**Provided data:**

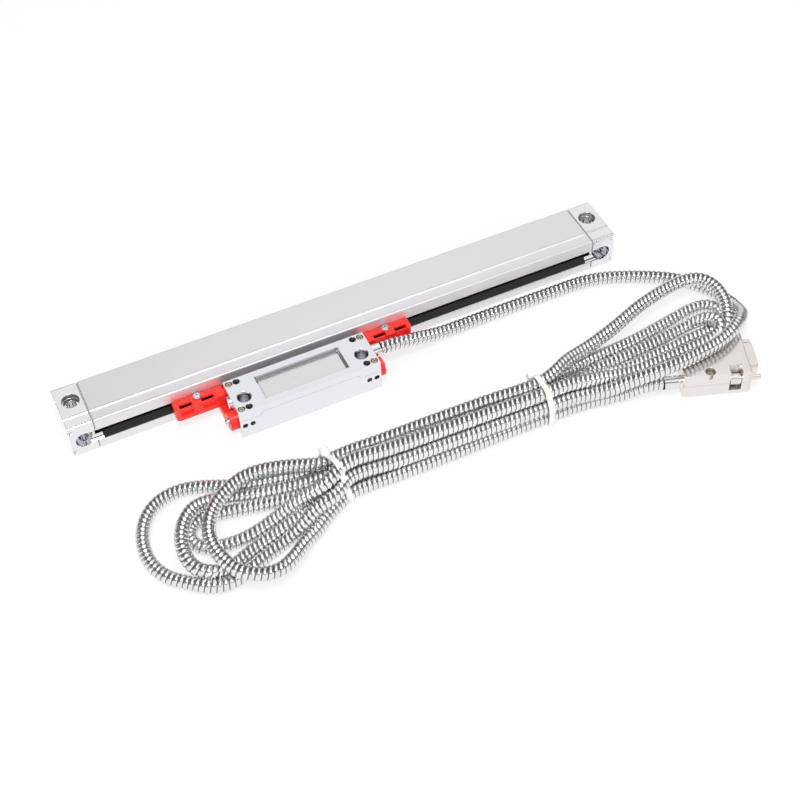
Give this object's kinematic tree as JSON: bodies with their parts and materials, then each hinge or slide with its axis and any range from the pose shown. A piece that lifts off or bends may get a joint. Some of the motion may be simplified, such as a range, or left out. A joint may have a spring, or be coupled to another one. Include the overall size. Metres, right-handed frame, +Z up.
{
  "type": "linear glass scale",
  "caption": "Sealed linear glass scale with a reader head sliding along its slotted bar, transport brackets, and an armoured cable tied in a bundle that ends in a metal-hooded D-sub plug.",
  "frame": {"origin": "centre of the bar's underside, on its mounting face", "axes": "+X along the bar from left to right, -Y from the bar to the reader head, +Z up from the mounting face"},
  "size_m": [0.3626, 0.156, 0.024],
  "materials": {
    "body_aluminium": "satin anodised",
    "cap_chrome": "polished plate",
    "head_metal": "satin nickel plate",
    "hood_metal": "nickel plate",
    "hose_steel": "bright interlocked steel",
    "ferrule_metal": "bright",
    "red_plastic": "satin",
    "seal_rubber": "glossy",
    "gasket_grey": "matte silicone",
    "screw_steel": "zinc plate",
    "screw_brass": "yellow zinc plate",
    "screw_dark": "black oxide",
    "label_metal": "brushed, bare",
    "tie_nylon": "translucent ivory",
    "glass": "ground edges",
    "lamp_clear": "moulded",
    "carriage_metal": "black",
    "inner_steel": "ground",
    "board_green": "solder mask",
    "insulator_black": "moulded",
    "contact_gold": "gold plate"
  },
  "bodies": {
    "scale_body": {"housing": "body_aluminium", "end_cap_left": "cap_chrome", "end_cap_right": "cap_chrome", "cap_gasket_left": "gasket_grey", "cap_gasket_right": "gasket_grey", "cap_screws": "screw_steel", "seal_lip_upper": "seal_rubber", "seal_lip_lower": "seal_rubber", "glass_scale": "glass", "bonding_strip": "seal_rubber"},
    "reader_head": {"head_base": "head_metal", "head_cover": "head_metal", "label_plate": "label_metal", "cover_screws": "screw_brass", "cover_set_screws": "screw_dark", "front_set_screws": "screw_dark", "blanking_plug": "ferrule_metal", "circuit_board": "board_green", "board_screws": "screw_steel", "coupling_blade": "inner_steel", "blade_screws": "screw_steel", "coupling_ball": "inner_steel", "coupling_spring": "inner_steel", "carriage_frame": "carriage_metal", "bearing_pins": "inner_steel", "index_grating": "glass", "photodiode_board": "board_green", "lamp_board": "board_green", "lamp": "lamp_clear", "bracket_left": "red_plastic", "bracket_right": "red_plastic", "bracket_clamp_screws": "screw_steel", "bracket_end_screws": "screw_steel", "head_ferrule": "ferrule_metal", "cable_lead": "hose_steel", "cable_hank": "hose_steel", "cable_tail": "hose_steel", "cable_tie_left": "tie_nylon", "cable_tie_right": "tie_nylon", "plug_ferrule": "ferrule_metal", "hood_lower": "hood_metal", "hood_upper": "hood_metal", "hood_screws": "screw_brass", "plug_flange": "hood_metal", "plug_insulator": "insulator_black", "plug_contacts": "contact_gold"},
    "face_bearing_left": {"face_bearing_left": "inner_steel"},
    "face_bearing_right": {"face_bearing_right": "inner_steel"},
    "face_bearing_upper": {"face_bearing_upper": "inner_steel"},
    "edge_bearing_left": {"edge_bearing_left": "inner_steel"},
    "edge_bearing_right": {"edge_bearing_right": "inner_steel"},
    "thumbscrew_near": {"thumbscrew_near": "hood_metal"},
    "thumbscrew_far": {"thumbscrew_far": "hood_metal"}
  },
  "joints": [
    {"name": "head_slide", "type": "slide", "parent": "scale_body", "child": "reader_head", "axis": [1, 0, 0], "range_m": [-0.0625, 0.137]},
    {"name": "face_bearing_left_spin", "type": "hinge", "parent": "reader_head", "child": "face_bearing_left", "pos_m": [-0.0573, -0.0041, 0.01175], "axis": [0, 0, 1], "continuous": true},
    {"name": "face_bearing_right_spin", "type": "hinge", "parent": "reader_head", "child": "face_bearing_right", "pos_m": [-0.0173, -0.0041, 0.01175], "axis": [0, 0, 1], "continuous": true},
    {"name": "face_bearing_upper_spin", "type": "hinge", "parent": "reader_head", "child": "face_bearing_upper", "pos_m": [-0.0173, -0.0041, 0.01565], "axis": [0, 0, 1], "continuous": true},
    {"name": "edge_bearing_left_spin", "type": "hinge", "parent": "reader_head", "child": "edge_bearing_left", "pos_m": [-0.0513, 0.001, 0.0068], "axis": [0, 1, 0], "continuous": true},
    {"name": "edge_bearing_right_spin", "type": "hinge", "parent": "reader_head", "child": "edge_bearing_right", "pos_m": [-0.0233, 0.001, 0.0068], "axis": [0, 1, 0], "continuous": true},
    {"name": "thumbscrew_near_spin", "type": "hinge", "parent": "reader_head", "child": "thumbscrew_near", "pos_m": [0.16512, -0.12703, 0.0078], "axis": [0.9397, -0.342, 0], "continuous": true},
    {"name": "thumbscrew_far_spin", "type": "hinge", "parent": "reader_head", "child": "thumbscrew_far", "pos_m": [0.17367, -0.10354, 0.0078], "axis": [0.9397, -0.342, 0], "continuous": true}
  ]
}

**Aim:** Gather up every line in the data above that contains the word "slide", copying each one.

**Correct result:**
Give this object's kinematic tree as JSON: bodies with their parts and materials, then each hinge or slide with its axis and any range from the pose shown. A piece that lifts off or bends may get a joint. Some of the motion may be simplified, such as a range, or left out. A joint may have a spring, or be coupled to another one. Include the overall size. Metres, right-handed frame, +Z up.
    {"name": "head_slide", "type": "slide", "parent": "scale_body", "child": "reader_head", "axis": [1, 0, 0], "range_m": [-0.0625, 0.137]},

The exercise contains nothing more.